UC Santa Barbara

A quantification of groundwater fluxes in the hydrologic cycle for large river basins and on a global scale is reported in this paper. Groundwater contributions to river runoff (i.e. baseflow), direct submarine groundwater discharge to the ocean floor, and salt throughput to oceans and seas are analyzed. The baseflow/precipitation and baseflow/river runoff ratios are found to be approximately 10% and 30% on a world-wide basis, showing great geographical variability across the major continents of the Earth.
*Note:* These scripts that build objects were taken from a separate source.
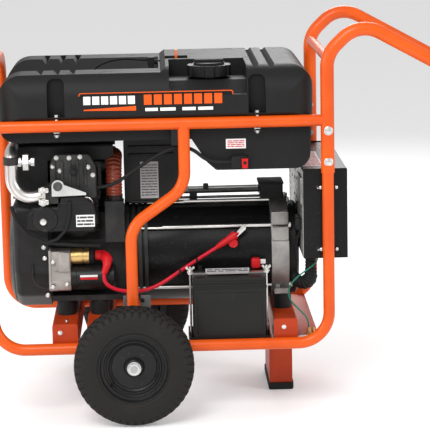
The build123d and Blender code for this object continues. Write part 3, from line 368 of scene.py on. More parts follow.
def smooth_corners(points, radius, closed=True, steps=5):
    """Each corner becomes the circular arc ((1-s)^2 a + 2ws(1-s) c + s^2 b) / (...), a and b on its two
    sides."""
    p = np.asarray(points, float)
    before, after = np.roll(p, 1, 0) - p, np.roll(p, -1, 0) - p
    before /= np.linalg.norm(before, axis=1, keepdims=True)
    after /= np.linalg.norm(after, axis=1, keepdims=True)
    half = np.arccos(np.clip((before * after).sum(1), -1, 1)) / 2
    reach = (np.broadcast_to(radius, half.shape) / np.tan(half))[:, None]
    w = np.sin(half)[:, None, None]
    s = np.linspace(0, 1, steps)[None, :, None]
    a, b, c = (p + before * reach)[:, None], (p + after * reach)[:, None], p[:, None]
    arcs = ((1 - s) ** 2 * a + 2 * w * s * (1 - s) * c + s ** 2 * b) / ((1 - s) ** 2 + 2 * w * s * (1 - s)
        + s ** 2)
    if closed:
        return arcs.reshape(-1, p.shape[1])
    return np.concatenate([p[:1], arcs[1:-1].reshape(-1, p.shape[1]), p[-1:]])


def rectangle(u0, u1, v0, v1):
    return [(u0, v0), (u1, v0), (u1, v1), (u0, v1)]


def slab(outline, plane, start, end, edge=0.0):
    """The outline pushed from start to end; near both ends it shrinks by edge * (1 - sin t) as a quarter
    round."""
    outline = np.asarray(outline, float)
    along = np.roll(outline, -1, 0) - np.roll(outline, 1, 0)
    area = (outline[:, 0] * np.roll(outline[:, 1], -1) - outline[:, 1] * np.roll(outline[:, 0], -1)).sum()
    outward = np.stack([along[:, 1], -along[:, 0]], 1) * np.sign(area)
    outward /= np.linalg.norm(outward, axis=1, keepdims=True) + 1e-12
    t = np.linspace(0, np.pi / 2, 4) if edge else np.array([np.pi / 2])
    shrink, rise = edge * (1 - np.sin(t)), edge * (1 - np.cos(t))
    way = 1 if end > start else -1
    places = np.concatenate([start + way * rise, end - way * rise[::-1]])
    shrink = np.concatenate([shrink, shrink[::-1]])
    ring = outline[None] - outward[None] * shrink[:, None, None]
    depth = np.broadcast_to(places[:, None], ring.shape[:2])
    axes = {"XZ": (ring[..., 0], depth, ring[..., 1]), "YZ": (depth, ring[..., 0], ring[..., 1]),
            "XY": (ring[..., 0], ring[..., 1], depth)}[plane]
    return closed_grid(np.stack(axes, -1))


def turned(profile, axis, centre, turns=48, hexed=None, loop=False):
    """Each (along, radius) is swept round the axis; where hexed is 1 the circle becomes a hexagon of
    that width."""
    profile = np.asarray(profile, float)
    angle = np.linspace(0, 2 * np.pi, turns, endpoint=False)
    six = np.cos(np.pi / 6) / np.cos((angle % (np.pi / 3)) - np.pi / 6)
    share = np.zeros(len(profile)) if hexed is None else np.asarray(hexed, float)
    radius = profile[:, 1:] * (1 + share[:, None] * (six[None] / np.cos(np.pi / 6) - 1))
    a, b = radius * np.cos(angle), radius * np.sin(angle)
    depth = np.broadcast_to(profile[:, :1], a.shape)
    order = {"X": (depth, a, b), "Y": (a, depth, b), "Z": (a, b, depth)}[axis]
    made = np.stack(order, -1) + np.asarray(centre, float)
    return looped_grid(made) if loop else closed_grid(made)


def pipe(path, radius, sides=20, beside=(0, 1, 0)):
    """A ring carried along the path: centre + radius * (cos q * side + sin q * up), side square to
    beside."""
    path = np.asarray(path, float)
    tangent = np.gradient(path, axis=0)
    tangent /= np.linalg.norm(tangent, axis=1, keepdims=True)
    side = np.cross(tangent, np.asarray(beside, float))
    side /= np.linalg.norm(side, axis=1, keepdims=True)
    up = np.cross(side, tangent)
    q = np.linspace(0, 2 * np.pi, sides, endpoint=False)[None, :, None]
    r = np.broadcast_to(radius, (len(path),))[:, None, None]
    return closed_grid(path[:, None] + r * (np.cos(q) * side[:, None] + np.sin(q) * up[:, None]))


def along_path(points, radius, closed=False, spacing=4.0):
    """A route with rounded corners, resampled at even steps of its length."""
    bent = smooth_corners(points, radius, closed, 9)
    length = np.concatenate([[0], np.cumsum(np.linalg.norm(np.diff(bent, axis=0), axis=1))])
    even = np.linspace(0, length[-1], max(3, int(length[-1] / spacing)))
    return np.stack([np.interp(even, length, bent[:, k]) for k in range(bent.shape[1])], 1)


# %% [markdown]
# ## From outline to piece
# A shape is only points and faces until it becomes an object. One function merges doubled points, turns
# the faces outwards, shades it and says which body it rides on, so no piece can miss a step. Bolts and
# screws come from two short profiles.

# %% Pieces
MM = 0.001  # outlines are written in millimetres, the scene is in metres
MERGE = 0.00001  # metres; points closer than this become one
CRANK_AXIS = (0, 0, 386)
MOTOR_AXIS = (0, -165, 350)
SOLENOID_AXIS = (0, -165, 406)
HANDLE_BOLTS = ((252, 740), (252, 660))
POCKETS_X = (-438, 72)


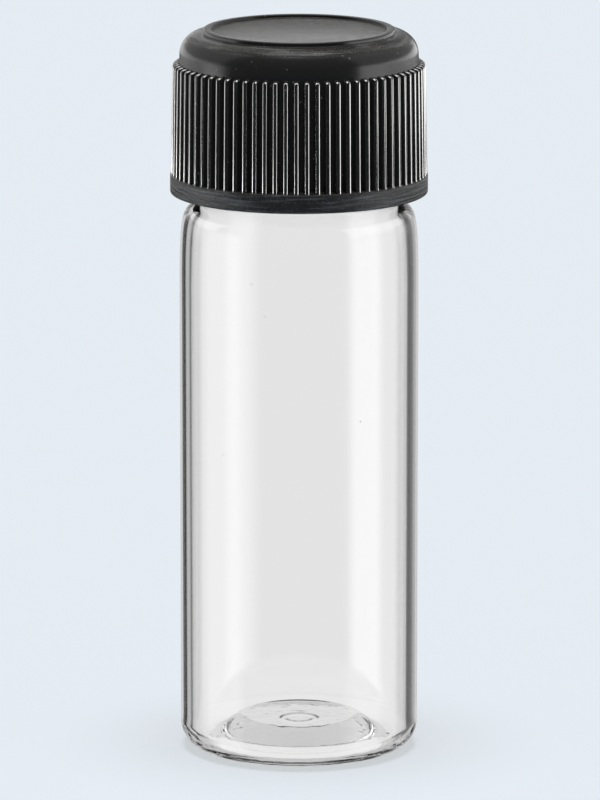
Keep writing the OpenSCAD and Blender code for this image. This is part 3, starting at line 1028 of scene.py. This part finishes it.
def studio_world(s):
    """The room's light: boxes at both sides and overhead, a pale card behind."""
    world = bpy.data.worlds.new("Studio light")
    world.cycles.sampling_method = "NONE"
    bench = emptied(world)
    way = bench.add("ShaderNodeTexCoord").outputs["Generated"]
    part = bench.add("ShaderNodeSeparateXYZ", {0: way}).outputs
    height = part["Z"]
    azimuth = bench.math("ARCTAN2", part["X"], bench.times(part["Y"], -1.0))
    side, cap, back, top = s.side_light, s.cap_side, s.back_light, s.top_light
    in_glass = lit_by(bench, azimuth, height, [
        # middle, half width, low, high, softness, light
        (-80, 22, -0.70, 0.20, 0.12, side),
        (70, 20, -0.70, 0.20, 0.22, side),
        (-116, 20, -0.70, 0.20, 0.20, 0.4 * side),
        (110, 34, -0.70, 0.20, 0.20, 0.4 * side),
        (-128, 38, 0.14, 0.80, 0.08, 1.2 * side),
        (92, 42, 0.14, 0.80, 0.08, 1.2 * side),
        (180, 24, -0.60, 0.10, 0.07, 0.4 * side),
        (180, 60, 0.02, 0.34, 0.06, back),
        (0, 190, 0.92, 1.30, 0.04, top),
    ], bench.smooth(height, -0.12, 0.02, s.low_light, s.room_light))
    in_cap = lit_by(bench, azimuth, height, [
        (-90, 14, -0.36, -0.14, 0.04, 2.3 * cap),
        (77, 17, -0.36, -0.14, 0.04, 1.3 * cap),
        (-142, 38, -0.40, -0.15, 0.04, 0.08 * cap),
        (137, 43, -0.40, -0.15, 0.04, 0.08 * cap),
        (-132, 50, -0.13, 0.10, 0.03, 0.46 * cap),
        (112, 52, -0.12, 0.10, 0.03, 0.72 * cap),
        (-128, 52, 0.10, 0.86, 0.06, 0.17 * cap),
        (112, 52, 0.10, 0.86, 0.06, 0.17 * cap),
        (180, 60, 0.02, 0.34, 0.06, 0.7 * back),
        (0, 190, 0.92, 1.30, 0.04, top),
    ], s.cap_room)
    behind = s.edge_light
    for *patch, darkness in [
        # middle, half width, low, high, softness, darkness
        (-159.5, 7.0, -0.50, 0.15, 0.05, 1.0),
        (-129, 13.0, -0.50, 0.15, 0.07, 0.95),
        (147, 10.0, -0.50, 0.15, 0.12, 0.96),
        (127, 9.0, -0.50, 0.15, 0.05, 0.9),
    ]:
        mask = patch_mask(bench, azimuth, height, patch)
        behind = bench.times(bench.times_plus(mask, -darkness, 1.0), behind)
    path = bench.add("ShaderNodeLightPath").outputs
    through = path["Is Transmission Ray"]
    bounced = bench.math("GREATER_THAN", path["Glossy Depth"], 0.5)
    straight = bench.times(through, bench.minus(1.0, bounced))
    short = bench.math("LESS_THAN", path["Transmission Depth"], 2.5)
    turned = bench.times(through, bounced)
    downward = bench.smooth(height, -0.72, -0.60, 1.0, 0.0)
    upward = bench.smooth(height, -0.10, 0.05)
    bank = patch_mask(bench, azimuth, height, (0, 110, 0.5, 1.3, 0.2))
    light = bench.mix(path["Is Diffuse Ray"], in_cap, bench.times(s.bank_light, bank))
    light = bench.mix(path["Is Singular Ray"], light, in_glass)
    light = bench.mix(straight, light, s.card)
    edges = bench.mix(short, light, behind)
    edges = bench.mix(downward, edges, s.card)
    edges = bench.mix(upward, edges, s.upper_light)
    light = bench.mix(turned, light, edges)
    tone = bench.add("ShaderNodeCombineColor", {
        "Red": light, "Green": light, "Blue": light})
    shown = bench.blend(path["Is Camera Ray"], tone.outputs[0], s.backdrop)
    glow = bench.add("ShaderNodeBackground", {"Color": shown, "Strength": 1.0})
    bench.add("ShaderNodeOutputWorld", {"Surface": glow.outputs[0]})
    return world


def floor_material(s):
    """Pale matt floor that hides its underside from the camera."""
    material, bench, _ = new_material("Pale floor")
    matt = bench.add("ShaderNodeBsdfDiffuse", {"Color": s.floor_tint})
    lit = bench.add("ShaderNodeEmission", {"Color": s.floor_light, "Strength": 1.0})
    seen = bench.add("ShaderNodeLightPath").outputs["Is Camera Ray"]
    matt = bench.add("ShaderNodeMixShader", {
        0: bench.times(seen, s.floor_glow), 1: matt.outputs[0], 2: lit.outputs[0]})
    clear = bench.add("ShaderNodeBsdfTransparent")
    under = bench.add("ShaderNodeNewGeometry").outputs["Backfacing"]
    mix = bench.add("ShaderNodeMixShader", {
        0: under, 1: matt.outputs[0], 2: clear.outputs[0]})
    finish_material(bench, mix)
    return material


class VIAL_OT_studio(bpy.types.Operator):
    """Builds the floor, the light and the camera"""

    bl_idname = "vial.studio"
    bl_label = "Studio"

    def execute(self, context):
        scene = context.scene
        s = scene.vial_studio
        half = s.floor_size / 2
        mesh = bpy.data.meshes.new("floor")
        corners = [(-half, -half, 0), (half, -half, 0), (half, half, 0), (-half, half, 0)]
        mesh.from_pydata(corners, [], [(0, 1, 2, 3)])
        mesh.materials.append(floor_material(s))
        floor = linked("floor", mesh)
        sun = bpy.data.lights.new("overhead_lamp", "SUN")
        sun.energy = s.lamp
        sun.angle = s.lamp_size
        lamp = linked("overhead_lamp", sun)
        for item in (floor, lamp):
            item.visible_glossy = item.visible_transmission = False
        scene.world = studio_world(s)
        camera = bpy.data.cameras.new("camera")
        camera.lens = s.lens
        camera.clip_start = 0.01
        eye = linked("camera", camera)
        eye.location = (s.camera_side, -s.distance, s.camera_height)
        eye.rotation_euler = (s.pitch, 0.0, 0.0)
        scene.camera = eye
        scene.view_settings.view_transform = "Standard"
        rays = scene.cycles
        rays.glossy_bounces = rays.transmission_bounces = s.bounces
        rays.max_bounces = s.bounces
        return {"FINISHED"}


OPERATORS = (VIAL_OT_glass, VIAL_OT_disc, VIAL_OT_cap, VIAL_OT_ribs, VIAL_OT_studio)


class VIAL_PT_panel(bpy.types.Panel):
    """The vial's operators and settings in the sidebar"""

    bl_idname = "VIAL_PT_panel"
    bl_label = "Glass Sample Vial"
    bl_space_type = "VIEW_3D"
    bl_region_type = "UI"
    bl_category = "Sample Vial"

    def draw(self, context):
        for operator in OPERATORS:
            self.layout.operator(operator.bl_idname)
        for name, group in SETTINGS.items():
            box = self.layout.box()
            box.label(text=group.__doc__)
            for key in group.__annotations__:
                box.prop(getattr(context.scene, name), key)


CLASSES = (*SETTINGS.values(), *OPERATORS, VIAL_PT_panel)


def register():
    """Registers the classes and the scene's settings."""
    for item in CLASSES:
        bpy.utils.register_class(item)
    for name, group in SETTINGS.items():
        setattr(bpy.types.Scene, name, PointerProperty(type=group))


def unregister():
    """Removes the scene's settings and the classes."""
    for name in SETTINGS:
        delattr(bpy.types.Scene, name)
    for item in reversed(CLASSES):
        bpy.utils.unregister_class(item)


def main():
    """Builds every piece and the studio."""
    register()
    bpy.ops.vial.glass()
    bpy.ops.vial.disc()
    bpy.ops.vial.cap()
    bpy.ops.vial.ribs()
    bpy.ops.vial.studio()


if __name__ == "__main__":
    main()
Direct groundwater discharge to the ocean floor is only 6% of the total water influx to oceans and seas, yet, it contributes a salt load to oceans and seas that is approximately 50% of the salt loading by rivers. Factors and uncertainties germane to global groundwater balancing, recent anthropogenic modifications of groundwater contributions to runoff, and the likely role of potential global warming in groundwater circulation are discussed. Over the last 300 years baseflow contribution to river runoff has slightly increased, whereas the river runoff has declined as a result of anthropogenic modifications to the natural environment. Assuming a 10% increase in global annual precipitation from potential greenhouse warming, the associated increases in baseflow contribution to river runoff and direct groundwater discharge to oceans would amount to 1200 km3 year-1 and 260 km3 year-1, respectively. The additional salt load to oceans and seas by direct groundwater flow is estimated at 140 000 000 t year-1. Salinity of oceans and seas could rise if their water volumes do not increase enough to offset the larger salt load. © 1993.